Nothing should be output except the lines from the one containing "centre_rod(clamp_r - clamp_wall, bore_r);" through the one containing "obj.parent = empty", both ends included, each repeated exactly.
**** Stored data ****
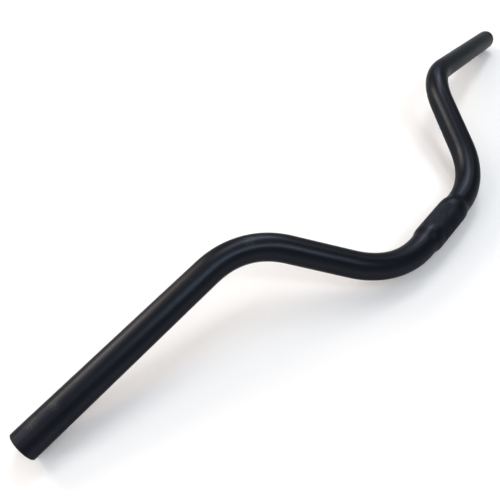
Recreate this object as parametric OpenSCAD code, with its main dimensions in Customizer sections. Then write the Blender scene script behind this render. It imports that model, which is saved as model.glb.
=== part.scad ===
// Riser handlebar for a bicycle: one tube, swaged thinner on both sides of the clamp zone and bent.
// It lies as it comes to rest, on the clamp zone and on both tips. X runs across the bar, Z is up,
// and the origin is the middle of the clamp zone.

/* [Tube] */
// Outside diameter of the grips and risers
grip_d = 22.2; // [20:0.1:24]
// Outside diameter of the clamp zone
clamp_d = 25.4; // [24.5:0.1:32]
// Wall thickness of the grips and risers
wall = 2; // [1.4:0.1:3]
// Wall thickness under the clamp zone
clamp_wall = 2.6; // [1.6:0.1:3.4]
// Chamfer round each end, outside and inside
end_chamfer = 0.5; // [0.2:0.1:0.6]

/* [Clamp zone] */
// Length at the full clamp diameter
clamp_len = 42; // [30:1:50]
// Length of the shoulder on each side, down to the grip diameter
shoulder_len = 12; // [8:1:20]

/* [Rising bend] */
// Bend radius at the tube's centreline
rise_bend_r = 79; // [50:1:120]
// Angle from the clamp zone up into the riser
rise_angle = 54; // [35:1:65]
// Straight length of the riser between its two bends
riser_len = 52; // [20:1:90]

/* [Sweeping bend] */
// Bend radius at the tube's centreline
sweep_bend_r = 70; // [50:1:120]
// Angle between the grip and the clamp zone's axis
sweep_angle = 11.5; // [4:0.5:25]
// Direction of the sweep round the clamp axis, from the rise's own direction
sweep_turn = 93; // [80:1:110]
// Straight length of the grip, up to the cut end
grip_len = 162; // [120:1:200]

/* [Hidden] */
$fn = 96;

grip_r = grip_d / 2;
clamp_r = clamp_d / 2;
clamp_half = clamp_len / 2;
centre_half = clamp_half + shoulder_len;
shoulder_steps = 12;
overrun = 1;
spare_angle = 5;

// Turns are written out with six digits, which leaves most of them a trace too large or too small. Each turn
// of the tube takes the next angle, under 0.1 degrees on, whose sine and cosine still square up to one, so
// that the stretches on both sides of a turn meet without a step.
turn_step = 0.00006;
turn_error = 3e-9;
function six_digits(v) = let (unit = 10 ^ (ceil(log(abs(v))) - 6)) round(v / unit) * unit;
function true_turn(angle) =
    abs(six_digits(cos(angle)) ^ 2 + six_digits(sin(angle)) ^ 2 - 1) < turn_error ? angle
    : true_turn(angle + turn_step);

// Headings of the riser and the grip, with X across, Y along the rise and Z against the sweep
rise_turn = true_turn(rise_angle);
riser_way = [cos(rise_turn), sin(rise_turn), 0];
grip_way = [
    cos(sweep_angle),
    sin(sweep_angle) * cos(sweep_turn),
    -sin(sweep_angle) * sin(sweep_turn)
];

// The sweeping bend, seen in the riser's own frame: how far it turns, and in which plane
riser_side = [-sin(rise_turn), cos(rise_turn), 0];
sweep_bend_angle = true_turn(acos(riser_way * grip_way));
sweep_bend_roll = true_turn(atan2(grip_way.z, riser_side * grip_way));

// Middle of the cut end: the centreline's straights and arcs added up
bend_chord = function(way, to, r, angle)
    r * sin(angle) * way + r * (1 - cos(angle)) * (to - cos(angle) * way) / sin(angle);
tip = [centre_half, 0, 0]
    + bend_chord([1, 0, 0], riser_way, rise_bend_r, rise_turn)
    + riser_len * riser_way
    + bend_chord(riser_way, grip_way, sweep_bend_r, sweep_bend_angle)
    + grip_len * grip_way;

// Tilt of the rise at which the clamp zone and both tips touch the ground together
grip_drop = function(tilt) -(grip_way.y * sin(tilt) + grip_way.z * cos(tilt));
rim_depth = function(tilt) grip_r * sqrt(1 - grip_drop(tilt) ^ 2) - end_chamfer * grip_drop(tilt);
rest_tilt_from = function(tilt, rounds)
    rounds == 0 ? tilt
    : rest_tilt_from(
        asin((rim_depth(tilt) - clamp_r) / norm([tip.y, tip.z])) - atan2(tip.z, tip.y),
        rounds - 1
    );
rest_tilt = rest_tilt_from(20, 6);

// Radius along a shoulder: two equal arcs that meet halfway and run on into both cylinders
function shoulder_arc_r(step) = (shoulder_len ^ 2 + step ^ 2) / (4 * step);
function shoulder_r(along, wide, narrow) =
    let (step = wide - narrow, r = shoulder_arc_r(step), half = shoulder_len / 2)
    along < half ? wide - r + sqrt(r ^ 2 - along ^ 2)
    : narrow + r - sqrt(r ^ 2 - (shoulder_len - along) ^ 2);

// The straight middle: the clamp zone and its two shoulders
module centre_rod(wide, narrow) {
    right_side = [
        for (i = [0 : shoulder_steps])
            let (along = i * shoulder_len / shoulder_steps)
            [shoulder_r(along, wide, narrow), clamp_half + along]
    ];
    left_side = [for (i = [shoulder_steps : -1 : 0]) [right_side[i].x, -right_side[i].y]];
    rotate([0, 90, 0])
        rotate_extrude()
            polygon(concat([[0, -centre_half]], left_side, right_side, [[0, centre_half]]));
}

// A rod bent from +X towards +Y, with its children at its far end. The arc is made a little too long and
// is squared off on the plane from which the next stretch starts, so that the two meet exactly.
module bend(bend_r, angle, rod_r) {
    spare = (bend_r + rod_r) * sin(spare_angle) + overrun;
    side = rod_r + overrun;
    translate([0, bend_r, 0]) {
        difference() {
            rotate([0, 0, -90])
                rotate_extrude(angle = angle + spare_angle)
                    translate([bend_r, 0])
                        circle(rod_r);
            rotate([0, 0, angle])
                translate([0, -bend_r - side, -side])
                    cube([spare, 2 * side, 2 * side]);
        }
        rotate([0, 0, angle])
            translate([0, -bend_r, 0])
                children();
    }
}

// A straight rod along +X, with its children at its far end
module straight(len, rod_r) {
    rotate([0, 90, 0])
        cylinder(h = len, r = rod_r);
    translate([len, 0, 0])
        children();
}

// A ring or disc at a rod's end whose radius runs from one value to another
module flare(len, r_from, r_to) {
    rotate([0, 90, 0])
        cylinder(h = len, r1 = r_from, r2 = r_to);
}

// One side of the bar, from the end of the middle out to the grip, as a solid rod
module side_rod(rod_r, last_len) {
    translate([centre_half, 0, 0])
        bend(rise_bend_r, rise_turn, rod_r)
            straight(riser_len, rod_r)
                rotate([sweep_bend_roll, 0, 0])
                    bend(sweep_bend_r, sweep_bend_angle, rod_r)
                        straight(last_len, rod_r)
                            children();
}

module both_sides() {
    children();
    mirror([1, 0, 0])
        children();
}

module handlebar() {
    bore_r = grip_r - wall;
    color("#15181d")
        rotate([rest_tilt, 0, 0])
            difference() {
                union() {
                    centre_rod(clamp_r, grip_r);
                    both_sides()
                        side_rod(grip_r, grip_len - end_chamfer)
                            flare(end_chamfer, grip_r, grip_r - end_chamfer);
                }
                centre_rod(clamp_r - clamp_wall, bore_r);
                both_sides()
                    side_rod(bore_r, grip_len - end_chamfer)
                        flare(end_chamfer + overrun, bore_r, bore_r + end_chamfer + overrun);
            }
}

handlebar();
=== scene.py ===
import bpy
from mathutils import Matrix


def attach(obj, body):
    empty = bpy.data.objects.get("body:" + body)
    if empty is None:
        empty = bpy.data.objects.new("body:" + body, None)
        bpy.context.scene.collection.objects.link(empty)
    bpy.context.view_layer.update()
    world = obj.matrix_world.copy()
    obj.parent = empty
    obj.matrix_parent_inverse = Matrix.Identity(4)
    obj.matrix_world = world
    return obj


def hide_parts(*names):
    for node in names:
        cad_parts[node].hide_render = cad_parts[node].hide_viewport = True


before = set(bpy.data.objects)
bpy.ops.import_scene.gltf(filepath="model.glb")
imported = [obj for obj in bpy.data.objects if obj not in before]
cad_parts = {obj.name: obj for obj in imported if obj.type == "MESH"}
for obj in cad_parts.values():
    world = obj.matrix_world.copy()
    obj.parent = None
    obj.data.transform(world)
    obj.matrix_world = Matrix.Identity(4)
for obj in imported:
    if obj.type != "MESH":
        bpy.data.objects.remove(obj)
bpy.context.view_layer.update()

import math

import bpy
from mathutils import Matrix, Vector

scene = bpy.context.scene
print("frame loaded")


# shader maths: a Wire is one output socket, and + - * on it add Math nodes
class Wire:
    def __init__(self, shader, socket):
        self.shader, self.socket = shader, socket

    def maths(self, operation, first, second):
        return self.shader.node("ShaderNodeMath", {"operation": operation}, {0: first, 1: second})

    def __add__(self, other):
        return self.maths("ADD", self, other)

    def __sub__(self, other):
        return self.maths("SUBTRACT", self, other)

    def __rsub__(self, other):
        return self.maths("SUBTRACT", other, self)

    def __mul__(self, other):
        return self.maths("MULTIPLY", self, other)

    __radd__ = __add__
    __rmul__ = __mul__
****
> [Expected answer]
                centre_rod(clamp_r - clamp_wall, bore_r);
                both_sides()
                    side_rod(bore_r, grip_len - end_chamfer)
                        flare(end_chamfer + overrun, bore_r, bore_r + end_chamfer + overrun);
            }
}

handlebar();
=== scene.py ===
import bpy
from mathutils import Matrix


def attach(obj, body):
    empty = bpy.data.objects.get("body:" + body)
    if empty is None:
        empty = bpy.data.objects.new("body:" + body, None)
        bpy.context.scene.collection.objects.link(empty)
    bpy.context.view_layer.update()
    world = obj.matrix_world.copy()
    obj.parent = empty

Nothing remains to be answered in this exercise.